Dynamic Parallel Network

There are some confusing terms in this title, so let me start by defining what I mean.
Dynamic - not a preset number of subnets
Parallel - multiple subnets that feed into a single head

I have written a simple “parallel MLP.” Basically, I have the data input shape as the model input parameter, and from this, an independent MLP is instantiated for each “layer.” I’m doing this instead of flattening to disconnect the different dimensions of my data from one another for a time to see if my results improve. Because I want to do this dynamically based on the initial parameter, rather than hard-coding these subnets, i have a loop to process each layer of the input through each individual network. Each part of these subnets (Linear layers, activation functions, etc) are stored in lists that are indexed into. The problem is, my validation accuracy is unchanging during training, so I am worried that the training is not “reaching” the parameters in these lists like it normally would, and is only actually training the final few parameters that are responsible for taking the output of each subnet.

I realize this is a loaded problem, but the gist that I really need help making sense of is simply if PyTorch is going to interpret this model and backprop through this model like I think it is.

# This is my network
class parMLPNet(nn.Module):
  def __init__(self, input_size):
    super(parMLPNet, self).__init__()
    self.input_size = input_size
    self.dims = self.input_size[0]
    self.input_nodes = np.prod(self.input_size[1:])

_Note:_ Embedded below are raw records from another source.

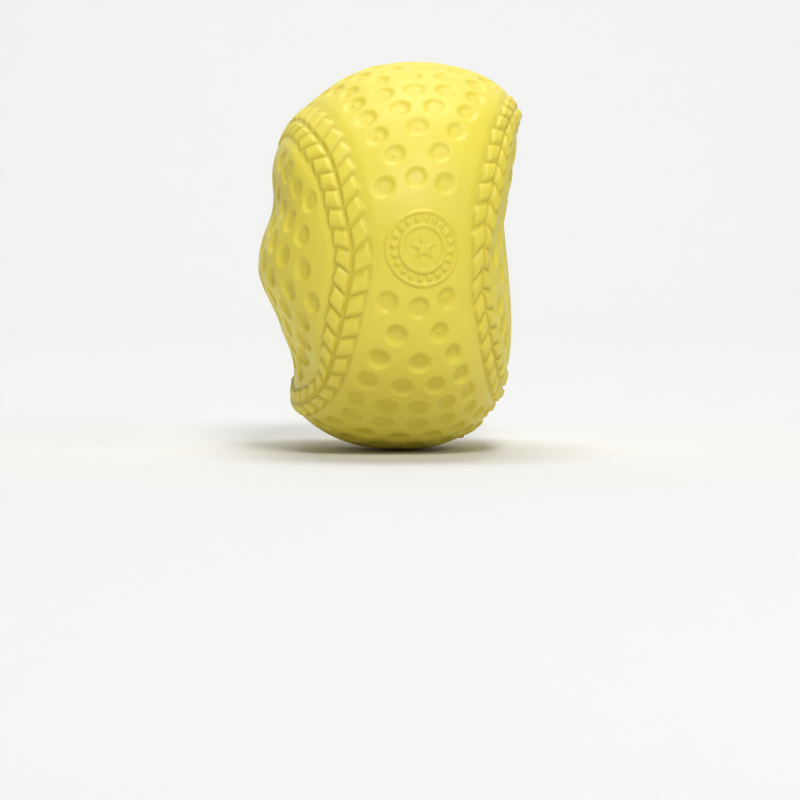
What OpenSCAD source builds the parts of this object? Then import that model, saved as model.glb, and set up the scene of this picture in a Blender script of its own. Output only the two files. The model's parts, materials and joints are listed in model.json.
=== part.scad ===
// Foam stress ball moulded like a baseball, stored in the grip that squeezes it.
// The two bodies are the finger side and the thumb side; they part along X when the grip opens.
// +X runs from the finger pad to the thumb pad, -Y is the emblem side, +Z is up.

/* [Ball] */
// Diameter of the ball when nothing presses on it
ball_d = 75; // [62:0.5:90]
// Width between the finger pad and the thumb pad in a full grip
grip_w = 48.6; // [40:0.1:58]
// Offset of the widest belt from mid-width, towards the thumb pad
belt_shift = 2; // [0:0.1:4]
// Radius of the shoulder between each pad and the belt
shoulder_r = 20; // [16:0.5:24]
// Offset of the plane between the two sides from mid-width, towards the finger pad
split_shift = 5; // [5:0.5:9]

/* [Skin and core] */
// Thickness of the dense moulded skin
skin_t = 2; // [1:0.1:4]
// Gap between the foam core and the skin half that slides away from it
core_gap = 0.3; // [0.2:0.05:0.6]

/* [Stitches] */
// Angle from the seam's narrowest place to its middle line
seam_waist = 21.8; // [19:0.2:25]
// Number of stitch pairs round the whole seam
stitch_pairs = 96; // [80:4:120]
// Length of one raised stitch
stitch_l = 3.4; // [2.8:0.1:3.6]
// Share of the stitch pitch that a raised stitch fills
stitch_fill = 0.72; // [0.5:0.02:0.8]
// Height of a stitch above the skin
stitch_h = 0.6; // [0.3:0.1:1.2]
// Slant of a stitch from square across the seam
stitch_slant = 28; // [15:1:35]
// Half the width of the groove between the two rows
groove_half = 0.35; // [0.25:0.05:0.6]

/* [Dimples] */
// Diameter of a dimple at its rim
dimple_d = 4.8; // [3:0.1:5.6]
// Depth of a dimple
dimple_depth = 0.6; // [0.3:0.1:0.9]
// Distance between dimples along a ring
dimple_pitch = 7.6; // [7:0.1:9]
// Angle of the first ring of dimples from the waist of its panel
first_ring = 19.2; // [18:0.2:22]
// Angle from one ring of dimples to the next
ring_step = 8.7; // [8:0.1:10]
// Clear distance from the seam's middle line to a dimple's centre
seam_clear = 7.4; // [6.8:0.1:9]

/* [Emblem] */
// Outer diameter of the emblem
emblem_d = 14.2; // [12:0.1:15]
// Width of the emblem's outer rim
rim_w = 0.6; // [0.4:0.1:1]
// Outer diameter of the inner ring
ring_d = 9.4; // [8:0.1:10]
// Width of the inner ring
ring_w = 0.9; // [0.5:0.1:1.2]
// Height of the emblem above the skin
emblem_h = 0.5; // [0.3:0.1:1]
// Number of rays between the ring and the rim
rays = 20; // [12:1:28]
// Width of a ray
ray_w = 0.7; // [0.5:0.1:0.9]
// Diameter over the points of the star
star_d = 5.6; // [4:0.1:6.4]

/* [Pattern placing] */
// Turn of the emblem round Z, towards the thumb
pattern_turn = 8; // [4:0.5:10]
// Tilt of the emblem upwards
pattern_tilt = 3.5; // [0:0.5:6]
// Roll of the pattern in the front view
pattern_roll = -3; // [-6:0.5:0]

/* [Mould flash] */
// Thickness of the trimmed flash at the mould parting
flash_t = 0.5; // [0.3:0.1:0.8]
// Height of the flash above the skin
flash_h = 0.5; // [0.3:0.1:1]
// Angle where the flash starts, from the thumb pad downwards
flash_start = 58; // [56:1:62]
// Angle where the flash ends
flash_end = 76; // [68:1:78]

/* [Hidden] */
$fn = 96;
skin_colour = [0.93, 0.82, 0.25];
relief_colour = [0.88, 0.76, 0.20];
foam_colour = [0.96, 0.90, 0.62];
ball_r = ball_d / 2;
reach = ball_d;             // larger than any half of the ball, for cutting
split_x = -split_shift;
finger = -1;                // sign of X on each side
thumb = 1;
front_row = -1;             // sign across the seam of each row of stitches
back_row = 1;
finger_half = grip_w / 2 + belt_shift;   // from the belt's plane to each pad
thumb_half = grip_w / 2 - belt_shift;
belt_land = 1;              // least width of round belt kept beside a shoulder
belt_over = 0.4;            // overshoot of a shoulder arc past the round ball
pad_over = 0.02;            // overshoot of a shoulder arc past its pad
curve_steps = 96;           // points used to measure a quarter of the seam
dimple_rings = 13;
dimple_sphere_r = (dimple_d * dimple_d / 4 + dimple_depth * dimple_depth) / (2 * dimple_depth);

// The gripped outline, in distances from the belt's plane and from the X axis: a flat pad, a shoulder
// arc and the round ball. Each arc overshoots the next a little, so that they cross in a soft edge.
function half_w(side) = side == finger ? finger_half : thumb_half;
function shoulder(side) = min(shoulder_r, half_w(side) - belt_land);
function shoulder_x(side) = half_w(side) - shoulder(side) + pad_over;
function pad_r(side) = sqrt(pow(ball_r - shoulder(side), 2) - pow(shoulder_x(side), 2)) + belt_over;
function land_r(side) = ball_r * unit([pad_r(side), shoulder_x(side)]).x;
function ball_x(rho) = sqrt(max(0, ball_r * ball_r - rho * rho));
function arc_x(side, rho) = rho <= pad_r(side) ? half_w(side) + pad_over :
    rho < land_r(side) ? shoulder_x(side) + sqrt(pow(shoulder(side), 2) - pow(rho - pad_r(side), 2)) : ball_r;
function profile_x(side, rho) = min(half_w(side), arc_x(side, rho), ball_x(rho));
function side_of(p) = p.x < 0 ? finger : thumb;
function rho_of(p) = norm([p.y, p.z]);
// A point on the round ball moves along X only when the ball is gripped
function gripped(p) = [belt_shift + side_of(p) * profile_x(side_of(p), rho_of(p)), p.y, p.z];
function unit(v) = v / norm(v);
function outward(p) = let (s = side_of(p), rho = rho_of(p), x = profile_x(s, rho))
    x == half_w(s) ? [s, 0, 0] :
    x == arc_x(s, rho) ? unit([s * (x - shoulder_x(s)), p.y * (1 - pad_r(s) / rho), p.z * (1 - pad_r(s) / rho)]) :
    unit(p);

// The pattern's own frame turned to its place on the ball
function about_x(a, p) = [p.x, p.y * cos(a) - p.z * sin(a), p.y * sin(a) + p.z * cos(a)];
function about_y(a, p) = [p.x * cos(a) + p.z * sin(a), p.y, p.z * cos(a) - p.x * sin(a)];
function about_z(a, p) = [p.x * cos(a) - p.y * sin(a), p.x * sin(a) + p.y * cos(a), p.z];
function placed(p) = about_z(pattern_turn, about_x(-pattern_tilt, about_y(pattern_roll, p)));

// Baseball seam: turn runs from 0 to 720 degrees round the whole loop
function seam_point(turn) = let (fall = 90 - (90 - seam_waist) * cos(turn),
                                 spin = turn / 2 + seam_waist * sin(2 * turn))
    ball_r * [sin(fall) * cos(spin), -cos(fall), sin(fall) * sin(spin)];
quarter_points = [for (i = [0:curve_steps]) seam_point(180 * i / curve_steps)];
quarter_steps = [for (i = [1:curve_steps]) norm(quarter_points[i] - quarter_points[i - 1])];
quarter_runs = [for (i = 0, run = 0; i <= curve_steps; run = run + (i < curve_steps ? quarter_steps[i] : 0), i = i + 1)
                [run, 180 * i / curve_steps]];
quarter_l = quarter_runs[curve_steps][0];
seam_l = 4 * quarter_l;
// Turn at a distance along the seam
function turn_at(run) = let (quarter = floor(run / quarter_l))
    180 * quarter + lookup(run - quarter * quarter_l, quarter_runs);
function seam_at(run) = placed(seam_point(turn_at(run)));
stitch_pitch = seam_l / stitch_pairs;
seam_points = [for (i = [0:stitch_pairs * 2 - 1]) seam_at((i + 0.25) * stitch_pitch / 2)];
function seam_distance(p) = min([for (q = seam_points) norm(p - q)]);

// Solid inside the gripped outline, grown outwards by an amount
module side_outline(side, grow) {
    s = shoulder(side);
    x = shoulder_x(side);
    r = pad_r(side);
    intersection() {
        translate([0, -reach]) square([reach, reach + half_w(side) + grow]);
        union() {
            translate([r, x]) circle(s + grow);
            translate([0, -reach]) square([r, 2 * reach]);
            polygon([[0, 0], reach * unit([r, x]), [reach, -reach], [0, -reach]]);
        }
    }
}
module gripped_ball(grow) {
    translate([belt_shift, 0, 0]) rotate([0, 90, 0]) rotate_extrude() intersection() {
        circle(ball_r + grow);
        side_outline(thumb, grow);
        mirror([0, 1]) side_outline(finger, grow);
    }
}
module side_block(side) {
    translate([split_x + side * reach / 2, 0, 0]) cube(reach * [1, 2, 2], center = true);
}
module relief(height) {
    difference() {
        intersection() {
            gripped_ball(height);
            children();
        }
        gripped_ball(0);
    }
}

// Puts a child's Z along the outward normal n and its X along the direction t
module seated(at, n, t) {
    c = unit(cross(n, t));
    a = cross(c, n);
    multmatrix([[a.x, c.x, n.x, at.x], [a.y, c.y, n.y, at.y], [a.z, c.z, n.z, at.z], [0, 0, 0, 1]]) children();
}

// Dimples lie in rings round the waist of each panel, in step about the panel's middle
function ring_angle(k) = first_ring + ring_step * k;
function ring_turn(k) = min(28.7, 2 * asin(dimple_pitch / 2 / (ball_r * sin(ring_angle(k)))));
function ring_stagger(k) = (k == 1 || k == 3 || (k > 5 && k % 2 == 0)) ? 0.5 : 0;
function panel_point(panel, angle, turn) = panel == 0 ?
    ball_r * [sin(angle) * sin(turn), -cos(angle), sin(angle) * cos(turn)] :
    ball_r * [sin(angle) * cos(turn), cos(angle), sin(angle) * sin(turn)];
dimples_on_ball = [for (panel = [0, 1], k = [0:dimple_rings - 1], lobe = [0, 180])
    let (step = ring_turn(k), most = floor(60 / step))
    for (j = [-most:most]) let (p = placed(panel_point(panel, ring_angle(k), lobe + (j + ring_stagger(k)) * step)))
    if (abs(j + ring_stagger(k)) * step < 60 && seam_distance(p) > seam_clear) p];
module dimple_cutters(side) {
    for (p = dimples_on_ball) {
        at = gripped(p) + outward(p) * (dimple_sphere_r - dimple_depth);
        if (side * (at.x - split_x) > -dimple_d / 2) translate(at) sphere(dimple_sphere_r);
    }
}

module cover(side) {
    color(skin_colour) difference() {
        intersection() {
            gripped_ball(0);
            side_block(side);
        }
        gripped_ball(-skin_t);
        dimple_cutters(side);
    }
}
module cover_finger_side() { cover(finger); }
module cover_thumb_side() { cover(thumb); }

// The thumb half of the core is slim enough for the opening of the skin that slides off it
module foam_core() {
    opening_r = sqrt(pow(ball_r - skin_t, 2) - pow(split_shift + belt_shift, 2));
    color(foam_colour) union() {
        intersection() {
            gripped_ball(-skin_t);
            side_block(finger);
        }
        intersection() {
            gripped_ball(-skin_t - core_gap);
            side_block(thumb);
            rotate([0, 90, 0]) cylinder(r = opening_r - core_gap, h = 2 * reach, center = true);
        }
    }
}

// One row of stitches. The inner corner of each stitch keeps off the seam's middle line.
module stitch_row(side, row) {
    tallest = 3 * stitch_h;
    color(relief_colour) relief(stitch_h) for (i = [0:stitch_pairs - 1]) {
        run = (i + 0.5) * stitch_pitch;
        p = seam_at(run);
        before = gripped(seam_at(run - stitch_pitch / 2));
        after = gripped(seam_at(run + stitch_pitch / 2));
        n = outward(p);
        along = unit(after - before);
        across = row * unit(cross(along, n));
        width = stitch_fill * norm(after - before) * cos(stitch_slant);
        lie = across * cos(stitch_slant) - along * sin(stitch_slant);
        inner_end = groove_half + width / 2 * sin(stitch_slant);
        at = gripped(p) + across * inner_end + lie * stitch_l / 2;
        if (side * (at.x - split_x) > stitch_l / 2)
            seated(at, n, lie) cube([stitch_l, width, 2 * tallest], center = true);
    }
}
module front_panel_stitches_finger_side() { stitch_row(finger, front_row); }
module front_panel_stitches_thumb_side() { stitch_row(thumb, front_row); }
module back_panel_stitches_finger_side() { stitch_row(finger, back_row); }
module back_panel_stitches_thumb_side() { stitch_row(thumb, back_row); }

// Everything in the emblem is cut out of one low step on the skin
module on_emblem() {
    p = placed([0, -ball_r, 0]);
    seated(gripped(p), outward(p), [1, 0, 0]) children();
}
module emblem_piece() {
    color(relief_colour) relief(emblem_h) on_emblem() children();
}
module tube(outer_d, wall, h) {
    difference() {
        cylinder(d = outer_d, h = h, center = true);
        cylinder(d = outer_d - 2 * wall, h = 2 * h, center = true);
    }
}
emblem_reach = emblem_d / 2;
module emblem_rim() { emblem_piece() tube(emblem_d, rim_w, emblem_reach); }
module emblem_ring() { emblem_piece() tube(ring_d, ring_w, emblem_reach); }
module emblem_rays() {
    space = (emblem_d - ring_d) / 2 - rim_w;
    emblem_piece() for (i = [0:rays - 1]) rotate(360 * i / rays)
        translate([ring_d / 2 + space / 2, 0, 0]) cube([space * 0.62, ray_w, emblem_reach], center = true);
}
module emblem_star() {
    points = 5;
    outer = star_d / 2;
    inner = outer * cos(360 / points) / cos(180 / points);
    emblem_piece() linear_extrude(emblem_reach, center = true)
        polygon([for (i = [0:2 * points - 1]) let (r = i % 2 == 0 ? outer : inner, a = 90 + 180 * i / points)
                 r * [cos(a), sin(a)]]);
}

// What is left of the flash where the two halves of the mould met, low on the thumb side
module mould_flash() {
    color(relief_colour) relief(flash_h) rotate([90, 0, 0])
        linear_extrude(flash_t, center = true)
        polygon([[belt_shift, 0],
                 reach * [cos(flash_start), -sin(flash_start)],
                 reach * [cos(flash_end), -sin(flash_end)]]);
}

cover_finger_side();
cover_thumb_side();
foam_core();
front_panel_stitches_finger_side();
front_panel_stitches_thumb_side();
back_panel_stitches_finger_side();
back_panel_stitches_thumb_side();
emblem_rim();
emblem_rays();
emblem_ring();
emblem_star();
mould_flash();
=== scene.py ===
import json
import math
import random

import bpy
import numpy as np
from mathutils import Matrix, Vector


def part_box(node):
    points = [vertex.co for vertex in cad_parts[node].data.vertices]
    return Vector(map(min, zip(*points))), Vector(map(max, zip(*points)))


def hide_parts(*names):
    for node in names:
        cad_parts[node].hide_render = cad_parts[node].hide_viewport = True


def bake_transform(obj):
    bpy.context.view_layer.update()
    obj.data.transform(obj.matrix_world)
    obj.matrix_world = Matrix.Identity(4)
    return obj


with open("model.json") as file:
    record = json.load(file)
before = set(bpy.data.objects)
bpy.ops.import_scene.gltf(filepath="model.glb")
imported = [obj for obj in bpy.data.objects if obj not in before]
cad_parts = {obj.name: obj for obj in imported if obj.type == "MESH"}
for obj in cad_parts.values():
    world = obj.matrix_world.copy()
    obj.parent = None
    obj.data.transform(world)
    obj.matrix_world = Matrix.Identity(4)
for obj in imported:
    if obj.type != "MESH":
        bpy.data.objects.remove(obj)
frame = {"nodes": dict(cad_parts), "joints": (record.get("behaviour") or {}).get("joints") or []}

# The trees below work in millimetres, and their last node turns them into metres
metre = 0.001
scene = bpy.context.scene
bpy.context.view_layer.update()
squeeze = frame["joints"][0]
travel = squeeze["range_m"][1]
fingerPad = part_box("cover_finger_side")[0].x
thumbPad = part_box("cover_thumb_side")[1].x
ballRadius = (thumbPad - fingerPad + travel) / 2 / metre
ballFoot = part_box("cover_thumb_side")[0].z


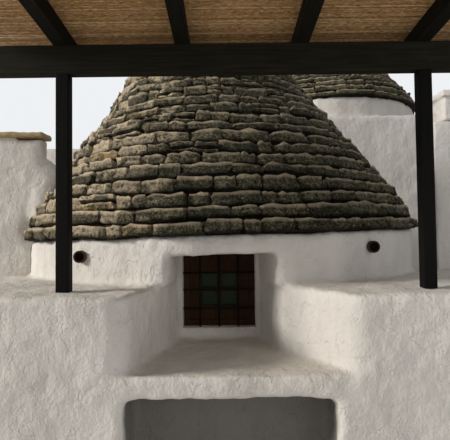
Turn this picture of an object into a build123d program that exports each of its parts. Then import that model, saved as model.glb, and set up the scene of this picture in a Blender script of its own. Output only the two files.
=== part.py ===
from build123d import *
from math import ceil, cos, pi, sin
import os

# Trullo house in millimetres. The origin is on the ground under the tip of the main cone,
# +X runs to the right along the front, +Y runs back from the pergola, +Z is up.

# Main trullo, a round room under a cone of stone courses
room_radius = 1250
drum_radius = 2150
eave_height = 1700
floor_thickness = 120
roof_eave_overhang = 70
roof_shoulder_inset = 60
roof_shoulder_height = 330
roof_rise = 3100
roof_tip_radius = 110
dome_rise = 2300
dome_ring_height = 230
course_height = 112
stone_length = 480
fewest_stones = 8
dome_sides = 24
pinnacle_height = 520
pinnacle_foot_radius = 120
pinnacle_foot_height = 120
pinnacle_neck_radius = 72
pinnacle_disc_radius = 144
pinnacle_disc_height = 240
pinnacle_disc_thickness = 30
pinnacle_ball_radius = 120

# Window recess in the front of the main trullo
window_centre_x = -20
window_width = 630
window_lintel = 170
window_sill_step = 90
window_plane_y = -1570
jamb_step = 30
recess_lintel = 140
recess_corner_left_x = -610
recess_corner_right_x = 870
recess_lip = 140
recess_lip_radius = 150
recess_waist_x = 475
recess_waist_y = -2060
recess_waist_radius = 420
recess_neck_left_x = -415
recess_neck_right_x = 450
recess_floor_height = 810
recess_slab_thickness = 150
sill_depth = 300

# Niche under the recess floor
niche_left_x = -620
niche_right_x = 740
niche_depth = 330

# Bench walls in front of the main trullo
bench_height = 1320
bench_front_y = -2660
bench_left_x = -3600
bench_right_x = 4060

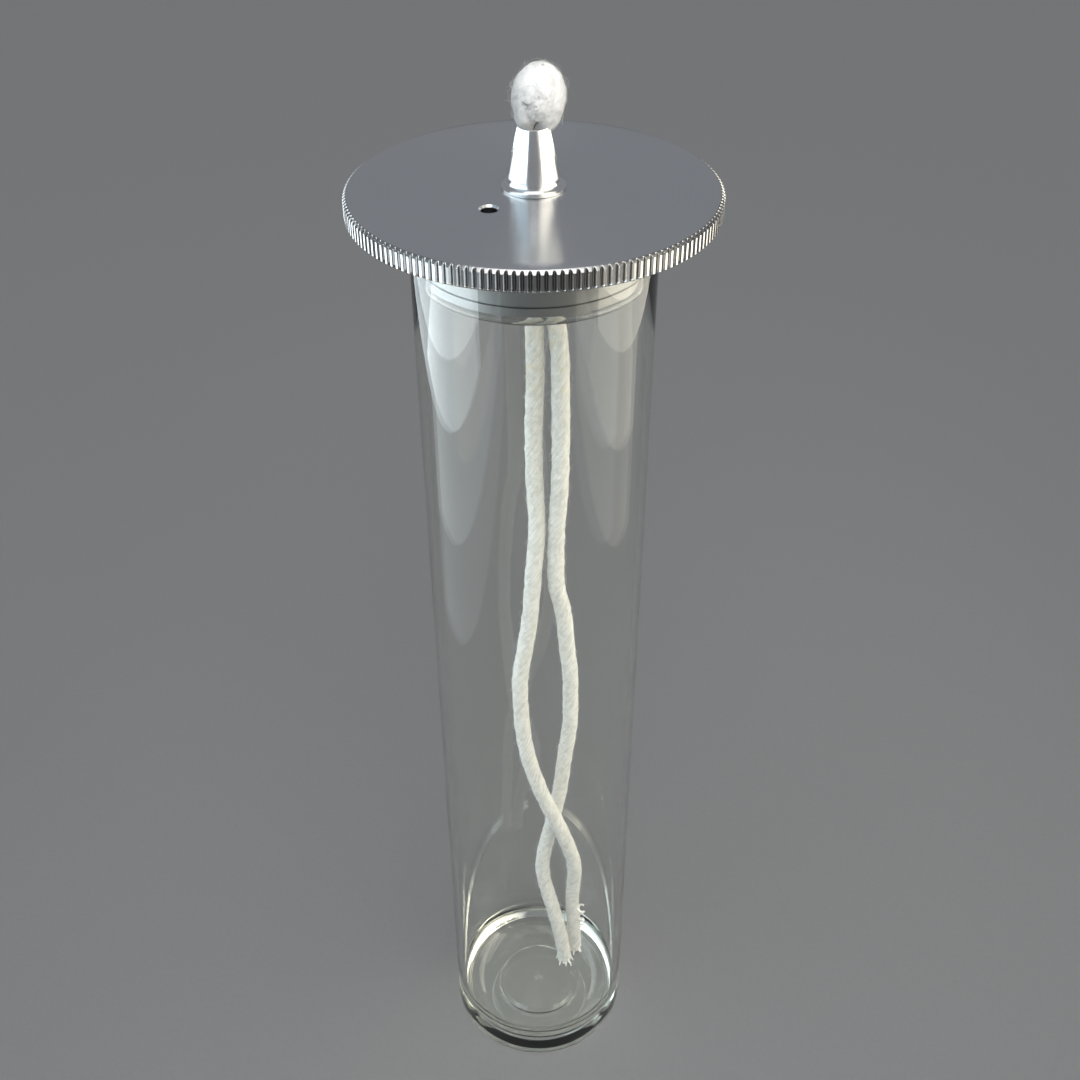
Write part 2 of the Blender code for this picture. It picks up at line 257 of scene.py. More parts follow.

    self.fc1 = self.dims*[nn.Linear(self.input_nodes, 100)]
    self.out1 = self.dims*[nn.Linear(100, 1)]
    
    self.fc2 = nn.Linear(self.dims, 25)
    self.out = nn.Linear(25, 1)
    self.relu = nn.ReLU()
    self.sigm = nn.Sigmoid()

  def forward(self, x):
    xii = torch.tensor([])
    for ii in range(self.dims):
      xi = self.fc1[ii](x[:, ii])
      xi = self.relu(xi)
      xi = self.out1[ii](xi)
      xii = torch.cat((xii, xi), 1)
    x = self.fc2(xii)
    x = self.relu(x)
    x = self.out(x)
    x = self.sigm(x)
    return x

# This is my training function
def train_epoch(model, loader, loss_fun, optimizer):
  model.train()
  total_loss = 0
  for batch_idx, (x, target) in enumerate(loader):
    if torch.cuda.is_available():
      x, target = x.cuda(), target.cuda()
    optimizer.zero_grad()
    out = model(x)
    loss = loss_fun(out, target.unsqueeze(-1))
    total_loss += loss.item()
    loss.backward()
    optimizer.step()
  epoch_loss = total_loss/len(loader.sampler)
  return epoch_loss

# This is my evaluation function
def valid_epoch(model, loader, loss_fun):
  model.eval()
  with torch.no_grad():
    correct, total_loss = 0, 0
    for batch_idx, (x, target) in enumerate(loader):
      if torch.cuda.is_available():
        x, target = x.cuda(), target.cuda()
      out = model(x)
      loss = loss_fun(out, target.unsqueeze(-1))
      total_loss += loss.item()
      prediction = torch.round(out)
      correct += (prediction == target.unsqueeze(-1)).sum().item()
    val_loss = total_loss/len(loader.sampler)
    val_accu = correct/len(loader.sampler)
    return val_loss, val_accu

Thanks in advance to whomever can help!